Result of the superfinal of the National OTI Festival – Mexico 1987
| R/O | Song | Artist | Votes | Result |
|---|---|---|---|---|
| 1 | "La musa" | José Cantoral | 4 | 2 |
| 2 | "Sigue la vida" | Gibrán | 1 | 3 |
| 3 | "¡Ay, amor!" | Ana Gabriel | 6 | 1 |

Detailed vote of the superfinal of the National OTI Festival – Mexico 1987
| R/O | Song | Silvia Pinal | Enrique Okamura | Rocío Banquells | Alma Elena Quintana | Tomás Méndez | Juan Calderón | Shanik Berman | Moisés Ortega Medina | Marcos Olivares | Andrea Coto | Jesús Gallegos | Total |
|---|---|---|---|---|---|---|---|---|---|---|---|---|---|
| 1 | "La musa" |  |  |  | 1 | 1 |  |  | 1 | 1 |  |  | 4 |
| 2 | "Sigue la vida" |  |  |  |  |  |  |  |  |  | 1 |  | 1 |
| 3 | "¡Ay, amor!" | 1 | 1 | 1 |  |  | 1 | 1 |  |  |  | 1 | 6 |

=== Merit awards ===
In the final, the jurors voted for the Best Male and Female Performer, Best Musical Arrangement, Breakout Male and Female Artist, and Best Group among the three shortlisted artist in each category.

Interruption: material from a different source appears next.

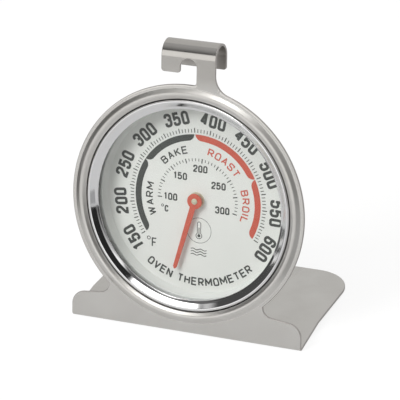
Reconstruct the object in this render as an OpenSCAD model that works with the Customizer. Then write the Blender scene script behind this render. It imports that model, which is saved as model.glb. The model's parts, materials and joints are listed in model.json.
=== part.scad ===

Álvaro Dávila received the Best Male Performer Award; Ana Gabriel the Best Female Performer Award; Guillermo Méndez Guiú the Best Musical Arrangement Award for "Contra corriente"; José María Lobo the Breakout Male Artist Award; Lolita Cortés the Breakout Female Artist Award, and Pandora the Best Group Award.

=== Official album ===
12 finalistas del Festival OTI 1987 is the official compilation album of the sixteenth edition of the Mexican National OTI Festival, released by Melody Internacional in 1987. The vinyl LP features the studio version of the twelve songs qualified for the semi-final.

== At the OTI Festival ==
On 24 October 1987, the OTI Festival was held at Teatro São Luiz in Lisbon, Portugal, hosted by Radiotelevisão Portuguesa (RTP), and broadcast live throughout Ibero-America. Ana Gabriel performed "¡Ay, amor!" in position 19, with Chucho Ferrer conducting the event's orchestra, and placing third out of 24 competing entries, tying with the song from Spain.